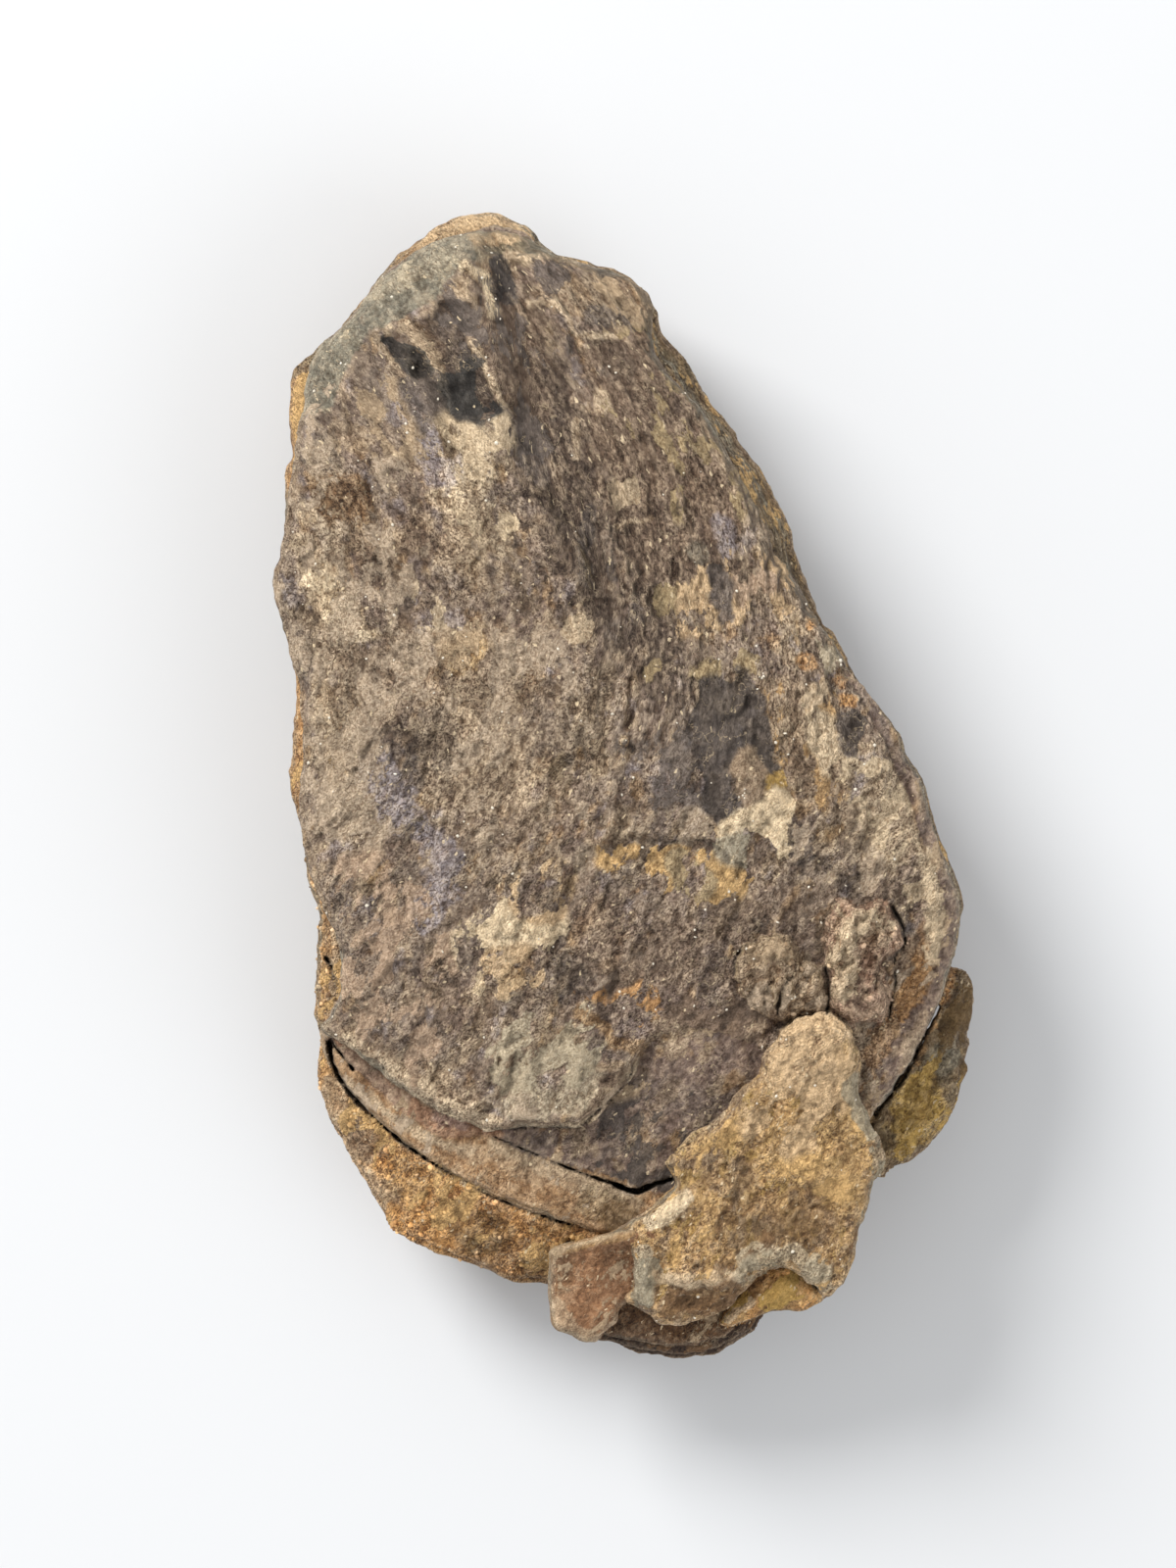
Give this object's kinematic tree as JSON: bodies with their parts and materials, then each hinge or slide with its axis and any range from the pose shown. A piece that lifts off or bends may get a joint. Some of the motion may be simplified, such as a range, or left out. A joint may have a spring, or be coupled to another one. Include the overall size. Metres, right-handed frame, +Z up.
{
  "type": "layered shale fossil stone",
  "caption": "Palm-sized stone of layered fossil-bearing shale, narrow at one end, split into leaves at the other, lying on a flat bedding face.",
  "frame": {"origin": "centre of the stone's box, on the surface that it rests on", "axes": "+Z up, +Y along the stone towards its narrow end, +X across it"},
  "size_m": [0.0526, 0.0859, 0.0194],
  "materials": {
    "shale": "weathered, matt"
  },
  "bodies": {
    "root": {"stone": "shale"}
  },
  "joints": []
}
________________
◆ TASK REQUIREMENTS
Going through the data, tally the lines containing "materials" and report only the result.

◆ WRITTEN SOLUTION
2